I am an unabashed Charles Reid fan when it comes to instruction books and videos and style in watercolor.  I love his loose style and the way his colors flow in and out of each other without getting muddy.  Honestly, I am really a novice when it comes to watercolor painting – and mud is my usual result.  Somewhere in the past 6 months a part of me just quit worrying about what I produce, and this gave me the freedom from self-criticism (and condemnation) about what results I get.  I don’t care anymore, and this freedom is opening up doors which have been slammed shut by my unrealistic and unrelenting worrying.  It’s a great feeling!

Having a bunch of watercolors and supplies on hand, I dug out some water brushes and my traveling palette.  Out on the patio, with earphones on to listen to a spy novel, a bunch of paper towels and some water, I pulled out Reid’s book.  My watercolor pads came along with me, as did my coffee, water bottle, drawing pencils and who knows what else.  The verbal distractions of the audiobook keep me from getting too emotional about my practice pages.  I propped up Flower Painting in Watercolor and got to work, reading captions and color suggestions, drew some rough sketches from Reid’s exercises, and got to work.

I think one of the hardest things to do is to leave white paper.  I just want to paint it all up.  And I also want to just keep going on – and this creates mud – without pause for paper to dry and paint to settle.  Rush, rush!

Well, I did succeed somewhat.  The crocuses above are one of Reid’s studies, and I was pretty pleased with it.  In reality, it doesn’t look half as good as the photo, but then it is on a piece of messy paper with scribbles on it and test swatches of color.

This was a quick study, more white space being left open.  I went back after I finished this study to use my pencil to add some shape to the white flowers.  I like lines – and it is a problem I find with my own sense of a “successful” painting – I need lines to define things.  Sometimes lines work – sometimes they don’t – but I do love the Renaissance ink studies I’ve seen, and lines have always held my eye.  Lines are expressive – but so are shapes of color.

Here, simply color shapes to imply a flower or a leaf.  My experience in sumi-e brush painting makes my understanding of controlling a brush – even an inexpensive water brush with nylon bristles – much easier.

One thing Reid pulls out is shapes without definition – just implication of form.  This is great practice for my line addiction!

Another issue I find is contrast and value.  It’s hard for me to really get these right in a painting.  Reid mentions he makes his dark not super dark – not black – but installs a medium dark early on to establish value.  I struggle with this but with more practice I think I will get better at this.

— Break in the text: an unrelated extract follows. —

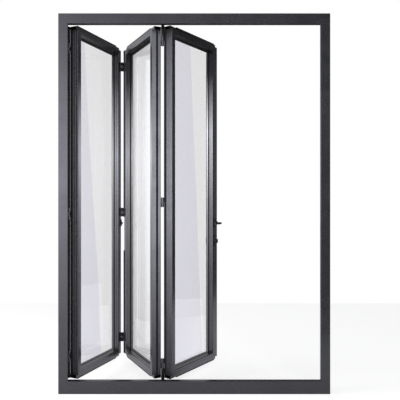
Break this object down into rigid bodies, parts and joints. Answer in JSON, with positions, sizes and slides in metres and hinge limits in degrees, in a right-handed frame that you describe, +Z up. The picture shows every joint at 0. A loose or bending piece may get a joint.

And here is the last one . . . not the best, but one which does have some good areas of contrast, and black lines from an India-ink pigmented pen.  Sketchy, painterly, and totally fun to do!

Quality paper is a must-have.  I have some tablets that I bought which I absolutely hate because of the texture and sizing in the paper.  However, I used them up and ordered more of the Canson’s Montval paper, in a spiral booklet form, 9×12 with 20 pages.  It’s a good working size – and it’s good paper, with a nice texture and sizing which doesn’t blotch up and look horrible.  It’s also very reasonably priced.  The Schmincke paint box may have Schmincke paints in them – or not.  My paint supplies include Schmincke, Winsor & Newton, Daniel Smith, Holbein, and M. Graham professional-grade watercolors.

I’m glad I sat down to paint – it’s such a wonderful feeling and one which gives me satisfaction.  Did I produce anything worthy of framing?  Not at all.  But working with my hands, seeing some success, is something which cannot be described – only experienced.  You know what I mean!  It’s like love!